Leave it to the C.D. Howe Institute -- a conservative think tank that vigorously defends private sector interests -- to grossly exaggerate the true state of public pension shortfalls. I went over their study, and it's based entirely on fair-value reporting of Ottawa's pension obligations:

More importantly, the federal government arrives at the $201.4 billion liability figure by discounting its accrued benefit obligations using notional interest rates. One of these – a legacy from before April 2000, when federal pensions were completely unfunded, and Ottawa needed a benchmark to track its accumulating obligations – is the interest rate on 20-year federal bonds for obligations arising from service before then. The other is the expected return, currently about 4.2 percent in real terms, on fund assets for benefits earned since April 2000. Neither rate reflects current reality.

Deferred compensation is akin to a loan from employees to the government – in this case, a loan indexed to inflation and backed by taxpayers. For that reason, the best interest rate for discounting the obligation is the yield on federal real return bonds (RRBs). At the RRB rate on March 31, 2010 – 1.56 percent – liabilities for 2009/10 would have totalled about $255 billion, as shown in the second column of Table 1.

The final entry in the first column of Table 1, “unamortized estimation adjustments,” is the portion of changes in asset values and liability estimates, using the government’s accounting, not yet reflected in the Public Accounts. The fair value column contains no such entry, because fair-value accounting recognizes all such changes immediately.

The government’s net pension obligation under the fair-value approach thus stands at almost $208 billion – some $65 billion larger than reported in the Public Accounts.

This raises the net public debt by an equivalent amount. And, because the gap between reported and fair-value pension obligations has grown over time (Figure 1), these adjustments also change the annual budget balances. Since 2001/02, the Public Accounts show the cumulative budget balances to be almost exactly zero, with surpluses and deficits offsetting each other. The fair-value approach to pensions, by contrast, shows a cumulative deficit over that period of $72 billion. In 2009/10 alone, the annual deficit would have been not the $55 billion reported, but $63 billion.

I have a problem using the yield on RRBs to project future liabilities. Moreover, fair-value reporting is sketchy, especially when you consider where we are in the cycle and that private investments (private equity, real estate and infrastructure) are not going to be valued fairly using this method.

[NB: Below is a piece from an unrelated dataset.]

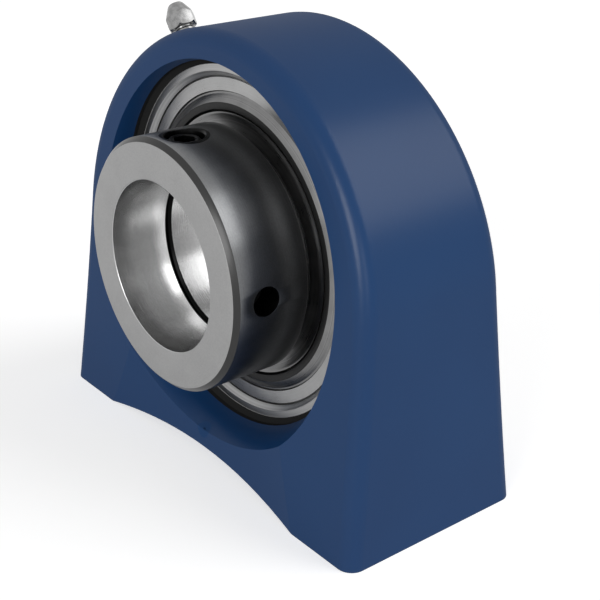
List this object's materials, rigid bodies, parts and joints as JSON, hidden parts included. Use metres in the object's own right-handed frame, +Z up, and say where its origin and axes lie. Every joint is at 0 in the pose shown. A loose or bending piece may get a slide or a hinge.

The other thing to bear in mind is that most pension funds do not have to sell their private investments any time soon, which is another reason why relying solely on fair-value reporting grossly distorts the true funding state of public pensions.

***Feedback***

Bernard Dussault, the former Chief Actuary of Canada, shared these comments with me:

The investment yield assumptions used for the projections of pension liabilities in this report do not appear relevant to me, as it is deemed that all categories (including equities) of assets will on the long run yield the same low rate as bonds. This artificially and unduly increases the value of pension liabilities.

The real rate of return of 4.3% assumed for equity investments by the Chief Actuary in his triennial actuarial evaluations of the cost of federal pensions might well be considered somewhat optimistic (e.g. I think it should not exceed 4%) but it would not be reasonable to assume for equities a real rate of return of only 2.75%.

And Patty Ducharme, National Executive Vice-President of the Public Service Alliance of Canada, put out this letter:

The C.D. Howe Institute report described in this article is another attempt to rob hundreds of thousands of hard working Canadians of their retirement security.

By re-releasing their own skewed figures, the C.D. Howe Institute is attempting to strike fear into the minds of Canadians by basing the whole premise of their projections on a doomsday scenario whereby Canada’s federal government ceases to exist.

The Institute's estimate of the “fair-value” costs of the federal public pension liabilities assumes that the federal government will one day cease operations in the same way as a private corporation going bankrupt.

But the latest actuarial report tabled in Parliament in November 2009, in fact, shows that the federal public service plan is adequately funded and is running a surplus – a far cry from the $65-billion liability that C.D. Howe is ringing false alarms over. This surplus is due in part to the large contribution by employees. Contribution rates of public service employees to the federal public service pension plan have been increasing substantially since 2006.

The viability of the pension plan is not in question. On the contrary, recent reports from the Public Sector Pension Investment Board indicate that the market investments of federal public service pension funds are generating significant returns to more than cover future pension plan liabilities.

The authors of the C.D. Howe report should go back and review their research.